India crossed the International Border on the Western front on 6 September. On 6 September, the 15th Infantry Division of the Indian Army, under World War II veteran Major General Niranjan Prasad, battled a massive counterattack by Pakistan near the west bank of the Icchogil Canal (BRB Canal), which was a de facto border of India and Pakistan. The General's entourage itself was ambushed and he was forced to flee his vehicle. A second, this time successful, attempt to cross the Ichhogil Canal was made over the bridge in the village of Barki (Battle of Burki), just east of Lahore. These developments brought the Indian Army within the range of Lahore International Airport. As a result, the United States requested a temporary ceasefire to allow it to evacuate its citizens in Lahore.
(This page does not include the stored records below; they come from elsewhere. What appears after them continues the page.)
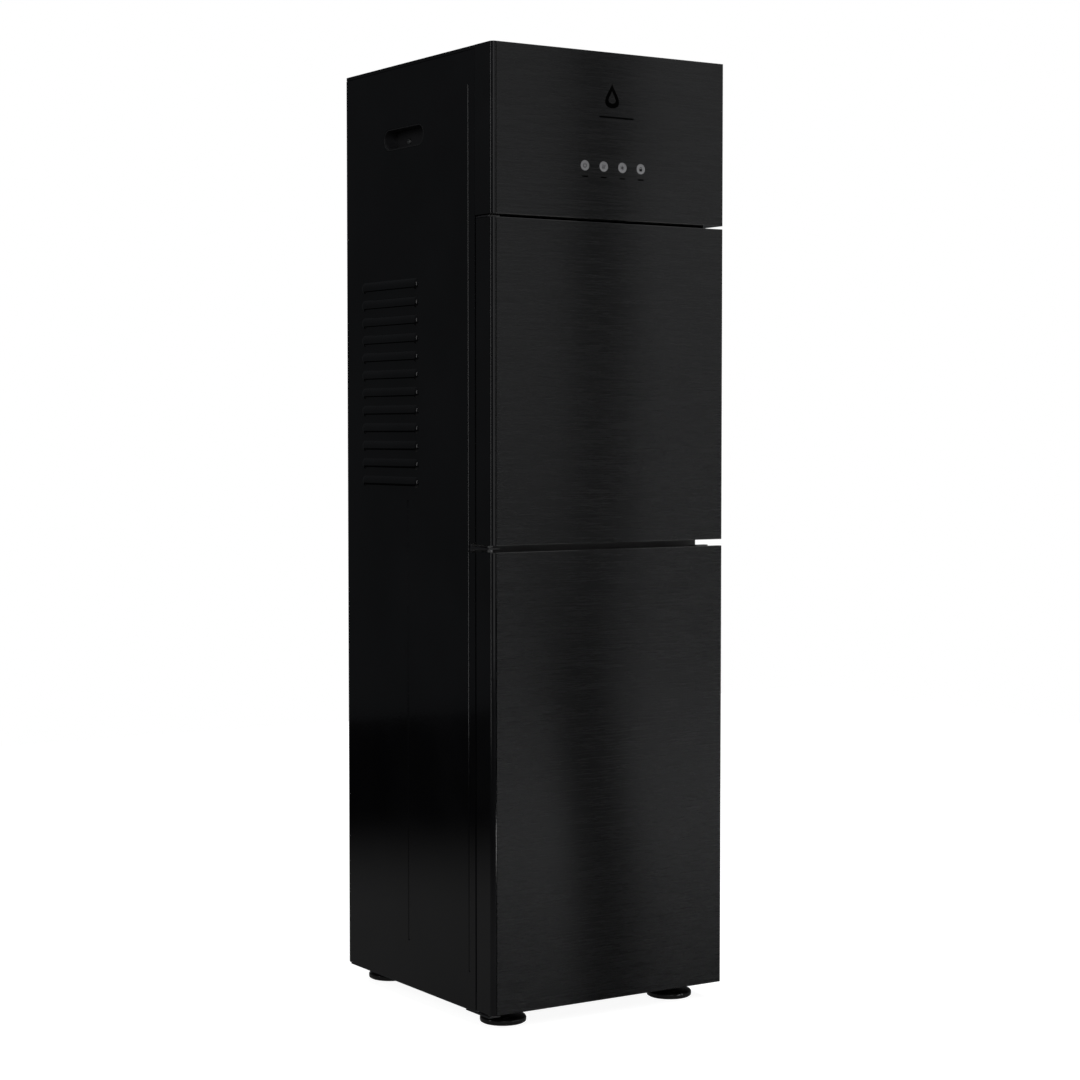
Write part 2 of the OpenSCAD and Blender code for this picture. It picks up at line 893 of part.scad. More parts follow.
module foot_front_left() {
    foot(-foot_x, foot_front_y);
}

module foot_front_right() {
    foot(foot_x, foot_front_y);
}

module foot_rear_left() {
    foot(-foot_x, foot_rear_y);
}

module foot_rear_right() {
    foot(foot_x, foot_rear_y);
}

module foot_nuts() {
    color("#a8abae")
        for (side = [-1, 1], y = [foot_front_y, foot_rear_y])
            difference() {
                translate([side * foot_x, y, foot_h + 1.7])
                    cylinder(r = 9.5, h = 7.6, $fn = 6);
                bar_z(stem_r + 0.35, side * foot_x, y, [foot_h, foot_h + 12]);
            }
}

module rear_screw(x, y, z) {
    bar_y(3.5, x, [y, y + 1.5], z);
    bar_y(1.5, x, [y - 5, y], z);
}

module cabinet_screws() {
    color("#9a9da0") {
        for (side = [-1, 1]) {
            for (z = rear_screw_z())
                rear_screw(side * (half_w - 6.5), cab_rear, z);
            for (i = [0 : 3])
                rear_screw(side * 144, upper_back_y + 0.8, 640 + i * 130);
            translate([side * (half_w - grip_depth), grip_y + 14, grip_z - 2])
                rotate([0, side * 90, 0])
                    cylinder(r = 3.4, h = 1.6);
        }
    }
}

module probe_holder() {
    z = [probe_shelf_z, probe_shelf_z + 3];
    color("#2c2e30")
        difference() {
            union() {
                slab([98, panel_in - 0.3], [102, 158], z);
                slab([panel_in - 3.3, panel_in - 0.3], [102, 158], [z[0], z[1] + 22]);
            }
            bar_z(7.5, probe_x, probe_y, [z[0] - 1, z[1] + 1]);
            slab([probe_x - 7.5, probe_x + 7.5], [100, probe_y], [z[0] - 1, z[1] + 1]);
        }
}

module probe_cap() {
    z = probe_shelf_z + 3.2;
    color("#1f3f7a")
        difference() {
            union() {
                bar_z(26, probe_x, probe_y, [z, z + 26]);
                bar_z(14, probe_x, probe_y, [z + 26, z + 38]);
            }
            bar_z(23.5, probe_x, probe_y, [z - 1, z + 22]);
            bar_z(6.05, probe_x, probe_y, [z, z + 34]);
        }
}

module probe_tube() {
    z = [46, probe_shelf_z + 37];
    color("#c4c8cb")
        difference() {
            union() {
                bar_z(6, probe_x, probe_y, z);
                bar_z(6.8, probe_x, probe_y, [z[0], z[0] + 16]);
            }
            bar_z(4.6, probe_x, probe_y, [z[0] - 1, z[1] + 1]);
        }
}

module probe_hose() {
    color("#d9dde0")
        bar_z(6, probe_x, probe_y, [probe_shelf_z + 41.3, high_deck_z]);
}

side_panel_left();
side_panel_right();
side_grips();
back_panel_lower();
back_panel_upper();
top_cover();
base_pan();
front_frame();
mid_deck();
upper_deck();
bottle_tray();
fascia_body();
fascia_skin();
control_board();
hinge_brackets();
hinge_pins();
bay_liner();
taps();
water_tubes();
pump();
compressor();
compressor_mounts();
condenser();
filter_drier();
cold_tank();
evaporator_coil();
tank_insulation();
hot_tank();
power_board();
switch_housing();
cable_gland();
drain_plug();
foot_nuts();
cabinet_screws();
probe_holder();
door_magnets();
middle_door_body();
middle_door_skin();
middle_door_gasket();
lower_door_body();
lower_door_skin();
lower_door_gasket();
button_power();
button_hot();
button_cold();
button_lock();
tap_lever_hot();
tap_lever_ambient();
tap_lever_cold();
drip_tray();
drip_grille();
rocker_hot();
rocker_cold();
foot_front_left();
foot_front_right();
foot_rear_left();
foot_rear_right();
probe_cap();
probe_tube();
probe_hose();
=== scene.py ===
"""Visual model of a bottom-loading water dispenser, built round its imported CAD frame."""
import json
import math

import bmesh
import bpy
from mathutils import Matrix, Vector


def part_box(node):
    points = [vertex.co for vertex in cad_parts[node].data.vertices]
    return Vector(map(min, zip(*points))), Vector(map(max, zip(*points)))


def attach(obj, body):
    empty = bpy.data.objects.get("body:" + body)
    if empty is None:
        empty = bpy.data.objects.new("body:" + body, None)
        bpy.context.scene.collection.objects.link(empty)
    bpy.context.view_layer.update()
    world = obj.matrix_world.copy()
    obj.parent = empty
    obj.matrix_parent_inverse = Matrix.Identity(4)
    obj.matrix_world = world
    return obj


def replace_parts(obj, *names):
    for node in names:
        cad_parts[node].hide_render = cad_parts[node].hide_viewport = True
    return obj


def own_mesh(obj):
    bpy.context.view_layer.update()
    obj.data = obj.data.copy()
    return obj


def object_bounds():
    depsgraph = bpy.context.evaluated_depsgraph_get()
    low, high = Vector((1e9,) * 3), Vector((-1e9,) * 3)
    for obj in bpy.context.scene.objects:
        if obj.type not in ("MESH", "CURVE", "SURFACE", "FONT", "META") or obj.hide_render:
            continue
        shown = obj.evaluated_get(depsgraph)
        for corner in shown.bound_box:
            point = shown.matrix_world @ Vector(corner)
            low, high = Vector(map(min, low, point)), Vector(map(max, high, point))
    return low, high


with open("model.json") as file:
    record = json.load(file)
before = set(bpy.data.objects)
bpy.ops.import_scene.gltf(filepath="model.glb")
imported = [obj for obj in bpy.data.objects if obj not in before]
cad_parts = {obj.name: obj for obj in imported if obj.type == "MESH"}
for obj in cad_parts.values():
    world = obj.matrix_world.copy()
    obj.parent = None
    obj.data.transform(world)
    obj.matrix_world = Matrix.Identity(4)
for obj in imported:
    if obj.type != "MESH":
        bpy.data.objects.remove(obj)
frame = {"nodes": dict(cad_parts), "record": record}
cad_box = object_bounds()

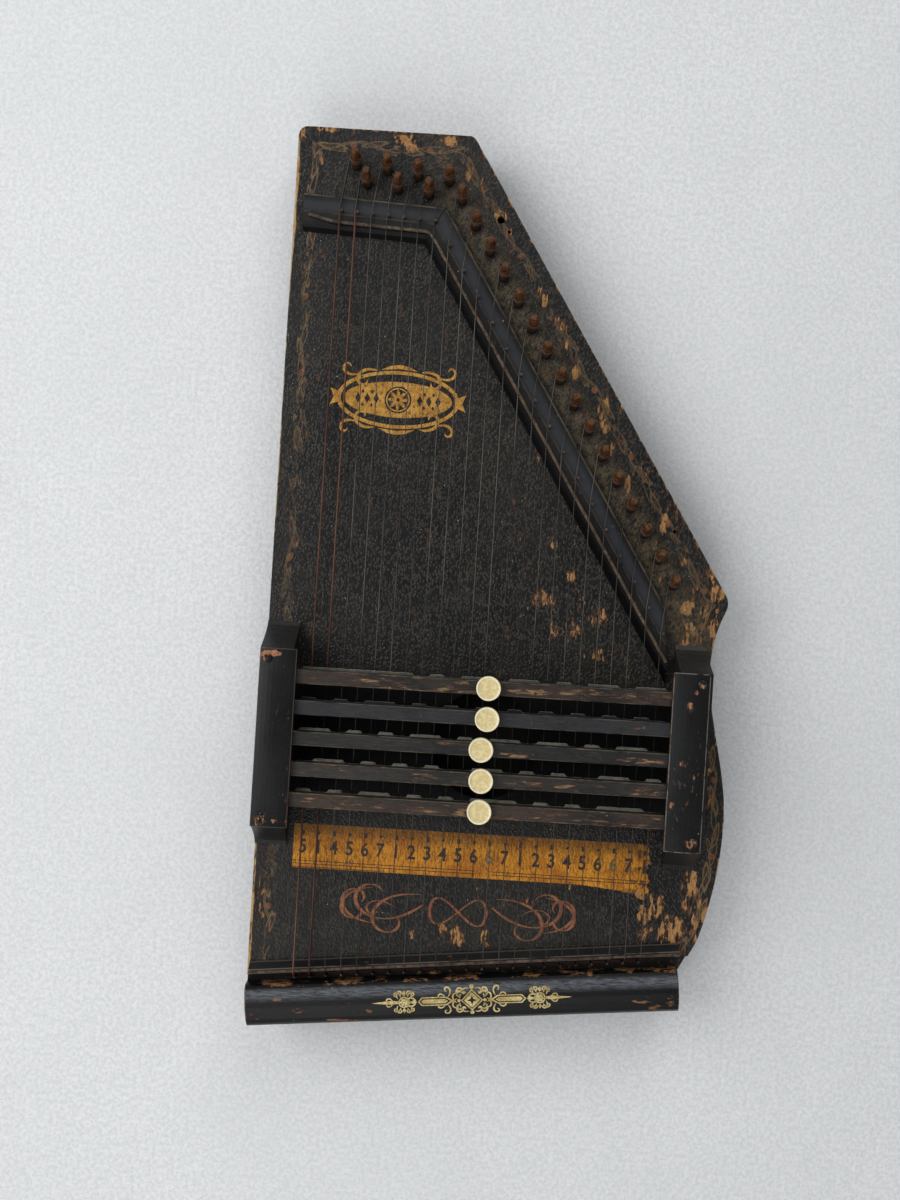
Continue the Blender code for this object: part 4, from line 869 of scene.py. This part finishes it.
def turned_copy(piece, matrix):
    """A copy with its own mesh, moved by a matrix."""
    made = linked(piece.name, piece.data.copy())
    made.data.transform(matrix)
    return made


print("pieces can be shaped")

# %% [markdown]
# ## Buttons
# A button is a turned disc with a raised rim. It starts as a cylinder of many sides: its top face is
# inset and sunk, and a bevel rounds the arrises so that they catch the light.

# %% Buttons
RIM_RADIUS, GRIME_DEPTHS = 0.00535, (0.0019, 0.0031)
buttons = []
for number in range(1, 6):
    low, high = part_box(f"bar_button_{number}")
    buttons.append((Vector(((low.x + high.x) / 2, (low.y + high.y) / 2, high.z)), (high.x - low.x) / 2))
ivory = Finish("aged_ivory")
tops = reduce(Value.least, [ivory.distance(top) for top, radius in buttons])
mottle = ivory.noise(0.0022, 4.0, 0.6, shift=101.0)
pores = ivory.noise(0.0005, 2.0, 0.7, shift=102.0)
middle = tops.ramp(RIM_RADIUS + 0.0001, RIM_RADIUS - 0.0003)
centre = ivory.mix(mottle.ramp(0.40, 0.62), "cfba85", "e0d09c")
centre = ivory.mix(pores.ramp(0.60, 0.75) * 0.5, centre, "a08a55")
side_grime = ivory.z.ramp(*[buttons[0][0].z - depth for depth in GRIME_DEPTHS])
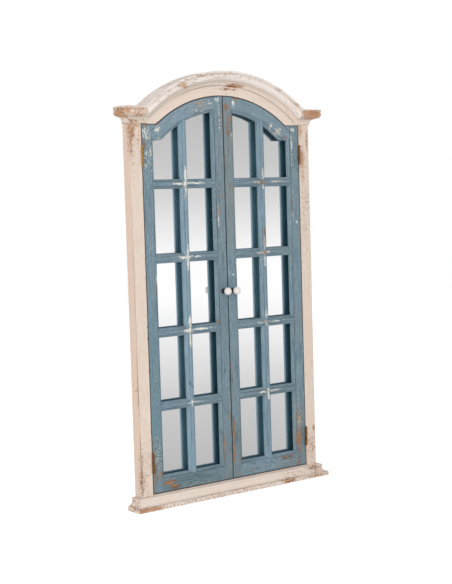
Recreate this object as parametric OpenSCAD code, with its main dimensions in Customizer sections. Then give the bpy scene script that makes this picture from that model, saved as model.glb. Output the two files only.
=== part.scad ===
// Wall mirror behind a pair of arched lattice doors, in a moulded wooden frame.
// Origin: midway between the two hanging holes, on the wall plane.
// X runs to the right, Y into the wall, Z up. The front faces -Y. Millimetres.

/* [Frame] */
// Clear width of the opening between the posts
opening_w = 515; // [460:5:600]
// Face width of each post
post_w = 35.5; // [32:0.5:50]
// Depth of the frame from the wall to its front face
frame_d = 29; // [27:0.5:40]
// Height of the doors' bottom edge over the underside of the frame
base_h = 38; // [37:1:60]
// Distance of the hanging holes below the doors' shoulder
hanger_drop = 43; // [38:1:70]

/* [Arch] */
// Width of each door's level shoulder, beside the arch
shoulder_w = 46.5; // [44:0.5:60]
// Rise of the doors' arch over the shoulders
arch_rise = 74.5; // [60:0.5:95]
// Radial width of header that shows between the doors and the crown
header_face = 26.2; // [20:0.1:32]
// Radial height of the crown moulding
crown_h = 35.5; // [34:0.5:36.5]
// Thickness of the crown where it caps the header
crown_cap_t = 8; // [6:0.5:11]

/* [Cornice and plinth] */
// Height of the cornice
cornice_h = 41; // [40:0.5:50]
// Projection of the cornice and of the crown
cornice_p = 26.5; // [26.5:0.5:34]
// Strip of header between the opening's shoulder and the cornice
cornice_lift = 1; // [0.5:0.5:6]
// Height of the plinth
plinth_h = 33; // [32:0.5:35]
// Projection of the plinth
plinth_p = 25; // [24:0.5:32]

/* [Doors] */
// Height of each door from its bottom edge to its shoulder
door_h = 930; // [915:5:1000]
// Thickness of the doors
door_t = 16; // [15:0.5:17]
// Gap between a door's hinged edge and the post
edge_gap = 1.5; // [1.4:0.1:1.9]
// Gap between the two doors
centre_gap = 2; // [1.8:0.1:4]
// Gap above and below the doors
end_gap = 2; // [1:0.1:3]
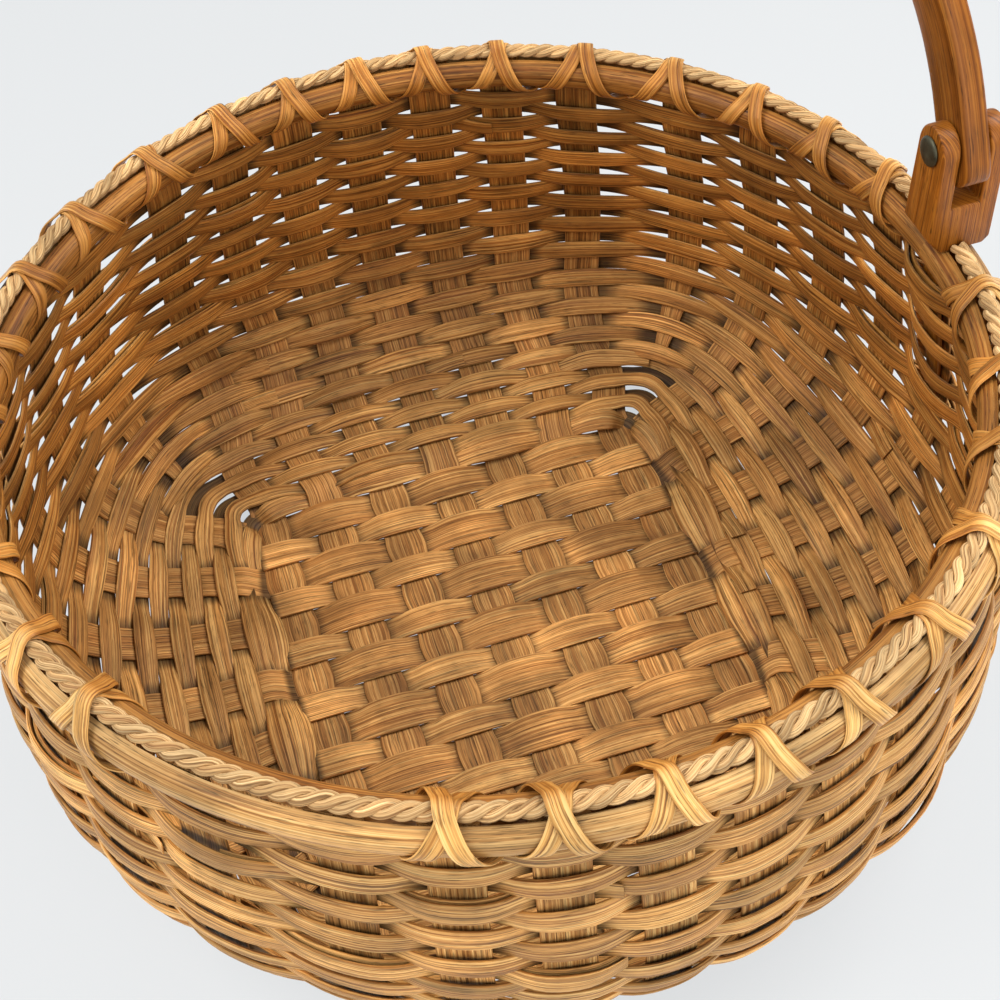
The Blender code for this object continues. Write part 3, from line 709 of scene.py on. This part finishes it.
def ear(side_name, side, upright):
    """Slotted ear on the hoops, with its tail down inside the wall."""
    block = ear_block()
    slot = box((-slot_width / 2, -ear_width, ear_foot + slot_floor_above_foot),
               (slot_width / 2, ear_width, pivot_height + ear_width))
    block = finished(block, slot, carved_ear_round)
    turn = Matrix.Translation((side * rim_middle, 0, 0)) @ Matrix.Rotation(0 if side > 0 else pi, 4, "Z")
    block.transform(turn)
    wood_attributes(block, 0.4)
    places = np.linspace(row_count - tail_rows, row_count, 37)
    centres, _, sideways, outward = upright.frame(places)
    inward = stake_thickness / 2 + clearance + tail_thickness / 2
    centres = centres - outward * inward
    share = (places - places[0]) / tail_rows
    widths = tail_tip_width + (tail_width - tail_tip_width) * np.minimum(1, share * 1.6) ** 0.7
    thick = tail_thickness * np.minimum(1, 0.45 + share * 1.2)
    tops = np.linspace(centres[-1][2] + 0.004, ear_foot + slot_floor_above_foot / 2, 4)
    centres = np.vstack((centres, [(side * (rim_radius - inward), 0.0, top) for top in tops]))
    sideways, outward, widths, thick = (carried_on(rows, 4) for rows in (sideways, outward, widths, thick))
    tail = strip_mesh("tail", centres, sideways, outward, widths, thick, bail_shares, 0.4)
    set_values(tail, "inside", 0)
    add_piece(join(f"carved_ear_{side_name}", [block, tail]), "ear_wood", f"ear_{side_name}")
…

The thrust against Lahore consisted of the 1st Infantry Division supported by the three tank regiments of the 2nd Independent Armoured Brigade; they quickly advanced across the border, reaching the Ichhogil (BRB) Canal by 6 September. The Pakistani Army held the bridges over the canal or blew up those it could not hold, effectively stalling any further advance by the Indians on Lahore. One unit of the Indian Jat Regiment, 3 Jat, had also crossed the Icchogil canal and captured the town of Batapore (Jallo Mur to Pakistan) on the west side of the canal. The same day, a counter offensive consisting of an armoured division and infantry division supported by Pakistan Air Force Sabres forced the Indian 15th Division to withdraw to its starting point. Although 3 Jat suffered minimal casualties, the bulk of the damage being taken by ammunition and stores vehicles, the higher commanders had no information of 3 Jat's capture of Batapore and misleading information led to the command to withdraw from Batapore and Dograi to Ghosal-Dial. This move brought extreme disappointment to Lt-Col Desmond Hayde, CO of 3 Jat. Dograi was eventually recaptured by 3 Jat on 21 September, for the second time but after a much harder battle due to Pakistani reinforcements, in the Battle of Dograi.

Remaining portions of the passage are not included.